“Now it happened that he went through the grainfields on the Sabbath; and as they went his disciples began to pluck the heads of grain. And the Pharisees said to him, ‘Look, why do they do what is not lawful on the Sabbath?’ But he said to them, ‘Have you never read what David did when he was in need and hungry…?’ And he said to them, ‘The Sabbath was made for man, and not man for the Sabbath.” (Mk 2:23-27)
The word Sabbath comes from the Hebrew “shabath,” meaning “to cease, desist, rest.” In the passage above I learn two things about the Sabbath: 1. In the Spirit of Christ, Who is “Lord of the Sabbath” (Mt 12:8), one has a new freedom to interpret and apply the law of the Sabbath; 2. A special time for “ceasing, desisting, resting” is a God-given gift, made for “man(kind),” for all of us.

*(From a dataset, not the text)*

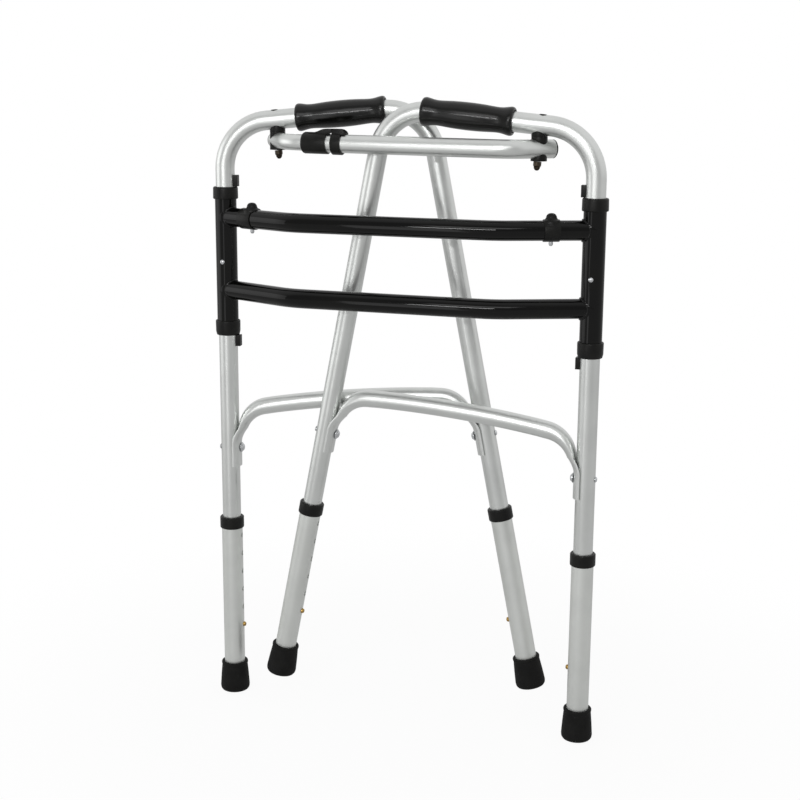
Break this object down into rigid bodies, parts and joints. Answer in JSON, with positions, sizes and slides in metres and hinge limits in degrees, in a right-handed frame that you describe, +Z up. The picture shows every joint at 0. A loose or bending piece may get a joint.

Setting aside the whole issue of Saturday vs. Sunday as the day of rest (in any event, in the West both Saturdays and Sundays are “days off”), I’m reminded today that I not only need a special time “to cease, desist, rest.” But I always have this time, which the Lord “made for man,” – if only I learn to “find” it and embrace it. …It’s a funny thing, when it comes to God’s gifts, that we ourselves oftentimes refuse them, and then suffer from that privation. Nowadays it is more challenging, on the one hand, to find “off”-time, when the internet and the globalized economy have many of us “on,” or even formally at work, 24/7. But on the other hand, it is also easier to find “rest” in the Spirit of Christ, in the era of the Church, because He has made “rest” available to us at every time, not only on Saturdays: “Come to Me,” He says, “all who labor and are heavy laden, and I will give your rest.” (Mt 11: 28) But in His freedom, I need to make a conscious effort, a free choice, to accept this gift of “the Sabbath made for man,” in the responsible ways that I can. Today let me accept this gift with gratitude and hear God’s voice saying to me, “Be still, and know that I am God.” (Ps 45:10)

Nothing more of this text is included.